Security Consideration While federated learning intrinsically protects raw data, research has shown that sophisticated adversaries can sometimes reconstruct data samples from gradients alone. Implementing differential privacy alongside sub-network extraction is heavily recommended for production deployments handling sensitive user information.
The Future of Pervasive Collective Intelligence
The artificial intelligence narrative over the past few years has been entirely dominated by the cloud. We have witnessed a relentless arms race of massive parameter counts, multi-billion dollar GPU clusters, and energy consumption that rivals small cities.
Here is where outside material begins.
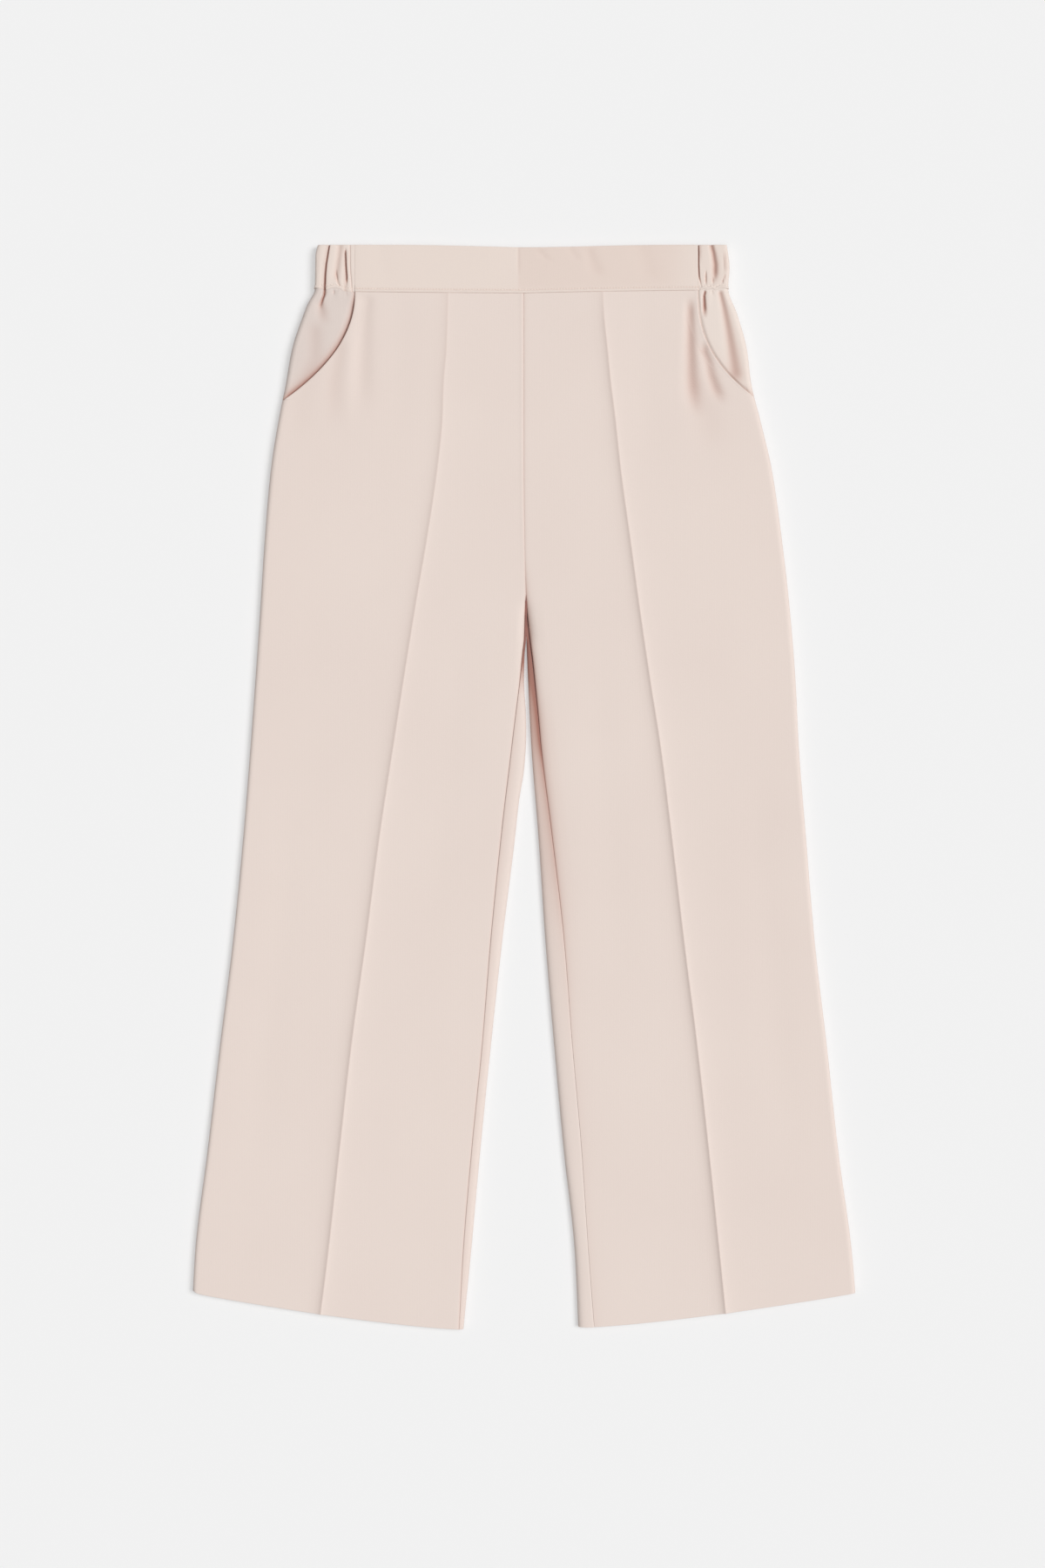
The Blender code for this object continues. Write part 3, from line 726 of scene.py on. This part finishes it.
def pocket_back(side):
    """The side of the hip that shows in the pocket mouth and runs on under the front."""
    mouth_end = BAND_DEPTH + side.mouth.depth
    levels = pocket_rows(mouth_end)
    start = POCKET_BAG_SIDE * ramp(mouth_end + 1, mouth_end + 9, levels)
    hidden = np.where(levels < mouth_end, path_at(side, levels, mouth_line(side)), 0.0)
    shown = np.maximum(hidden, start + SIDE_STEPS[-1] + 2)
    end = path_at(side, levels, lambda drop: mouth_line(side)(drop) - POCKET_LAP)
    paths = spread(start, shown, SIDE_STEPS[:-1], [0, 0.5, 1.1, 1.8, 2.7, 4], 60)
    lap = shown[:, None] + (end - shown)[:, None] * np.array(POCKET_LAP_STEPS)[None, :]
    paths = np.hstack([paths, lap])
    grid = np.repeat(levels[:, None], paths.shape[1], axis=1)
    drop = tilted(side, grid, side_edge(side, grid) - side_fold(grid, paths)[0])
    across = side_edge(side, drop) - side_fold(drop, paths)[0]
    to_mouth = np.maximum(hidden[:, None] - paths, 0.0)
    past_mouth = paths - np.maximum(hidden, start)[:, None]
    inset = pocket_inset(side, grid, paths, hidden[:, None], past_mouth, mouth_end)
    inset += fold_depth(HIP_FOLDS[side.name], drop, across) * ramp(0, 4, paths)
    # Shade is painted into the folds of the pocket back and beside the mouth.
    flush = fold_painted_shade(HIP_FOLDS[side.name], drop, across, side.sign)
    flush += mouth_painted_shade(side, grid, ramp(BAND_DEPTH, mouth_end, drop), to_mouth)
    x, drop, height = upper_face(side, grid, paths, inset)
    name = f"pocket_back_and_hip_{side.name}"
    material = hip_crepe[side.name]
    piece = cloth(name, x, drop, height, CLOTH, material, flush, turned=side is LEFT, rounds=0)
    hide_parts(f"pocket_back_{side.name}")
    return piece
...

While large language models and giant foundational networks will always require centralized supercomputing, the deployment and continuous refinement of AI applications must push toward the edge.
The physical world is too varied, messy, and privacy-sensitive to rely entirely on models trained in sterile server farms. For artificial intelligence to become truly pervasive, it must be able to learn continuously in the wild. It must adapt to the specific friction of a factory floor, the unique biometric rhythm of an individual heart, and the nuanced acoustics of a living room.
The breakthrough achieved with the Federated Tiny Training Engine proves that the hardware limitations of the physical world are not an absolute barrier. By brilliantly reimagining how models are distributed, how memory is scheduled, and how updates are asynchronously aggregated, researchers have demonstrated that even the smallest microcontrollers can participate in global intelligence. We are transitioning from an era where AI is a product delivered from the cloud, to an era where AI is a collective intelligence cultivated dynamically across billions of tiny, interconnected devices.